**Rows from a 3D modeling dataset:**
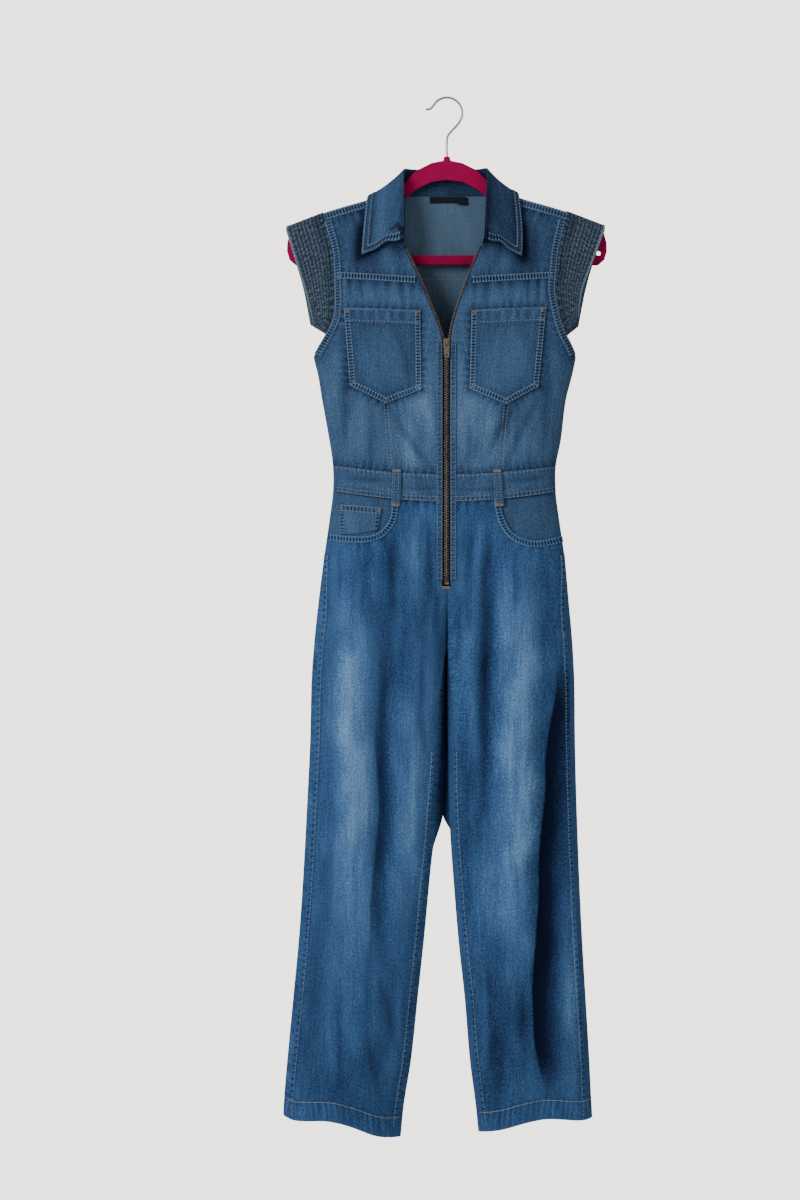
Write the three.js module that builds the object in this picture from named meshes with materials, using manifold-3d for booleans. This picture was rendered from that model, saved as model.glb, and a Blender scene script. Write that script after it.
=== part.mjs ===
// A denim jumpsuit with cap sleeves, hung flat on a moulded hanger.
// Millimetres, +Z up, +X to the viewer's right, +Y towards the wall behind.
// The origin is the inside of the hook's top, where the whole weight hangs.
import * as THREE from "three";
import { mergeVertices } from "three/addons/utils/BufferGeometryUtils.js";
import Module from "manifold-3d";

const wasm = await Module();
wasm.setup();

// Cloth
const CLOTH = 1.5; // one layer of denim with its seam allowance behind it
const HEM_CLOTH = 2.8; // a leg's turned-up hem, two layers
const SEAM = 0.3; // between two pieces that are sewn together
const HALF_SEAM = SEAM / 2;
const LAID = 0.5; // between a patch and the panel that it is sewn on
const UNDER = 0.8; // between a panel and the cloth that lies behind it
const ROUND = 0.9; // how full the side folds are, 1 is an ellipse

// Heights of the seams, measured down from the hook
const UNDERARM = -363;
const WAIST_TOP = { side: -516, front: -528 };
const WAIST_FOOT = { side: -552, front: -566 };
const YOKE_SEAM = { armhole: -253, zip: -261, back: -257 };
const CROTCH = -765;
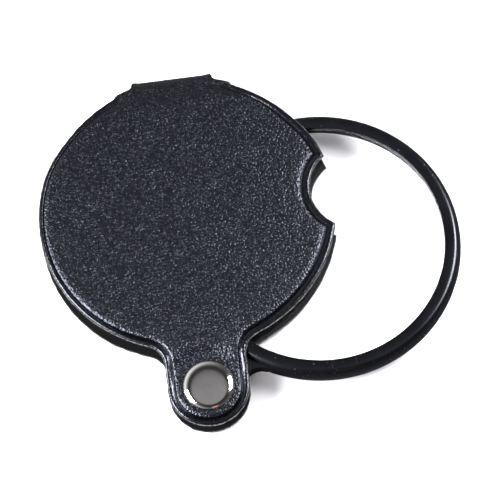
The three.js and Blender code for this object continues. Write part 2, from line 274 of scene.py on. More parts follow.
def raised_outline(name: str, outline: Sequence[Flat], low: float, high: float) -> Thing:
    """Fill an outline and extrude it upwards.

    Args:
        name: The new piece's name.
        outline: The outline's points in millimetres.
        low: The height of its lower face.
        high: The height of its upper face.

    Returns:
        The piece.
    """
    deselect_all()
    bpy.ops.mesh.primitive_circle_add(vertices=len(outline), radius=RAW_SIZE, fill_type="NGON")
    piece = bpy.context.object
    piece.name = name
    for vertex, (x, y) in zip(piece.data.vertices, outline):
        vertex.co = Vector((x, y, low)) * MM
    bpy.ops.object.mode_set(mode="EDIT")
    bpy.ops.mesh.select_all(action="SELECT")
    bpy.ops.mesh.extrude_region_move(TRANSFORM_OT_translate={"value": (0, 0, (high - low) * MM)})
    bpy.ops.object.mode_set(mode="OBJECT")
    settle(piece)
    return piece


def combine(piece: Thing, other: Thing, operation: str) -> None:
    """Join another solid to a piece or cut it away, and remove the other.

    Args:
        piece: The solid that stays.
        other: The solid that is used up.
        operation: UNION or DIFFERENCE.
    """
    activate(piece)
    cut = piece.modifiers.new("combine", "BOOLEAN")
    cut.operation = operation
    cut.solver = "EXACT"
    cut.object = other
    bpy.ops.object.modifier_apply(modifier=cut.name)
    bpy.data.objects.remove(other, do_unlink=True)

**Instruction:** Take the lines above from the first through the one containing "wasm.setup();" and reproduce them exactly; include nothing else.

**Reply to the task:**
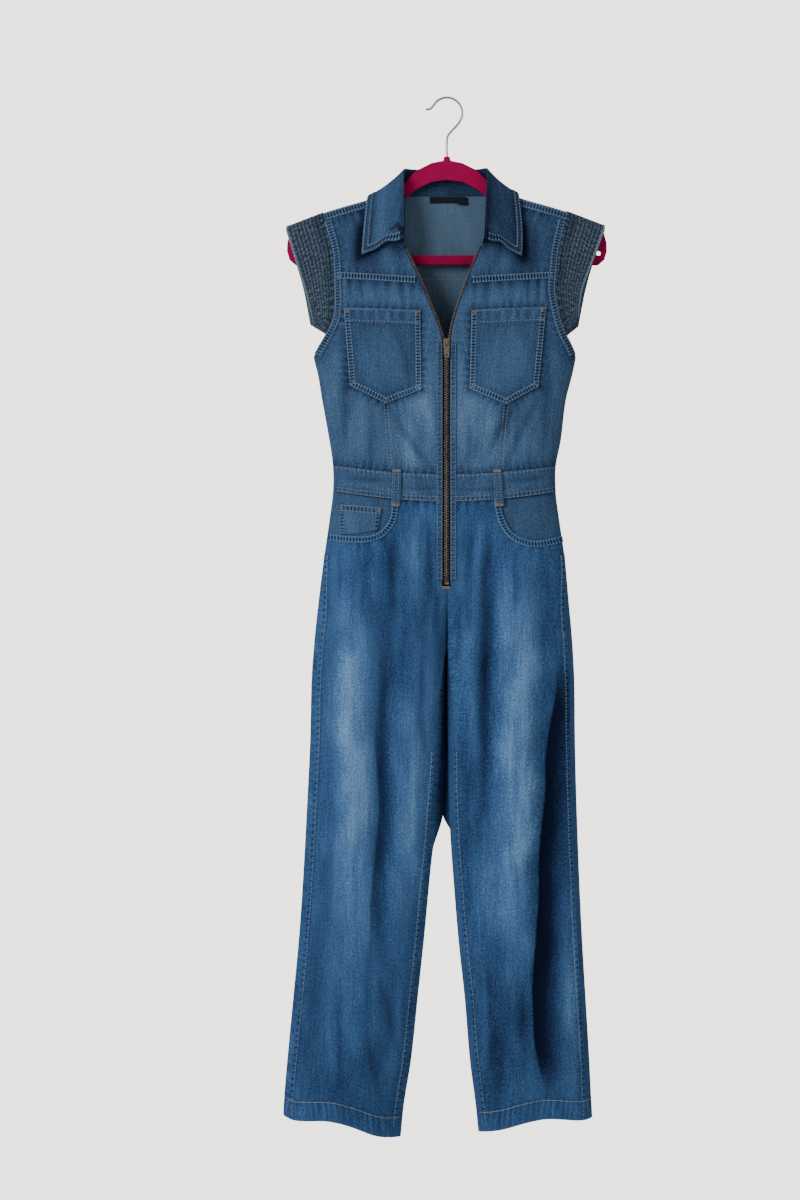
Write the three.js module that builds the object in this picture from named meshes with materials, using manifold-3d for booleans. This picture was rendered from that model, saved as model.glb, and a Blender scene script. Write that script after it.
=== part.mjs ===
// A denim jumpsuit with cap sleeves, hung flat on a moulded hanger.
// Millimetres, +Z up, +X to the viewer's right, +Y towards the wall behind.
// The origin is the inside of the hook's top, where the whole weight hangs.
import * as THREE from "three";
import { mergeVertices } from "three/addons/utils/BufferGeometryUtils.js";
import Module from "manifold-3d";

const wasm = await Module();
wasm.setup();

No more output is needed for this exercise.